In August 2020, the city agreed to pay the Valenzuela estate $6.5 million as part of a civil lawsuit filed by Bregman. Months before the settlement, Valenzuela was killed after former Las Cruces Police Officer Christopher Smelser placed him in a vascular neck restraint. Smelser is charged with second-degree murder and his criminal trial is scheduled to begin July 11, 2022.
The settlement with the Valenzuela family also asked LCPD to ban all forms of chokeholds, implement mandatory yearly mental health exams for officers and require empathy, de-escalation and racial bias training on an annual or at least biannual basis.
In December 2020, the Las Cruces City Council agreed to consider updating its police use-of-force policies, though it was noted in a council meeting that some of the policies would have to be negotiated with the police union.
‘Extend our sympathies’
Shortly after the news conference, the City of Las Cruces released a statement that said it could not comment much on the pending litigation.

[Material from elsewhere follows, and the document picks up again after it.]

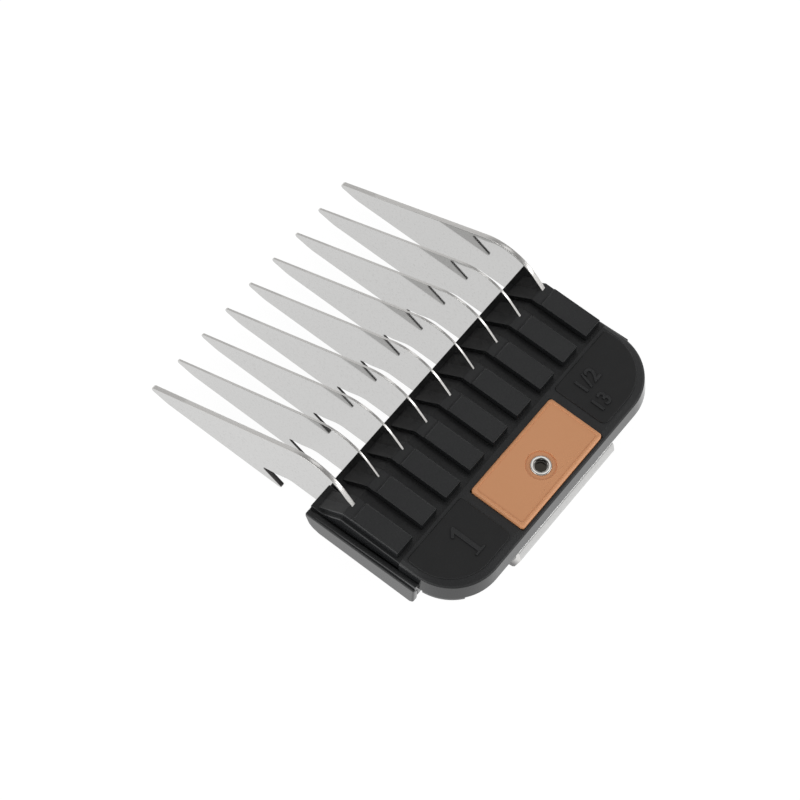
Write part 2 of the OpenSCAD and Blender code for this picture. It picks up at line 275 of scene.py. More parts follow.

“First, we do not take critical incidents such as this lightly, especially when there is a loss of life. We, again, extend our sympathies to the family and friends of Amelia Baca. Any loss of life, no matter the circumstances, is tragic,” City Manager Pili said in the news release.
Pili added that the officer who killed Baca was on administrative leave as of May 12. The officer has not been publicly identified by the police.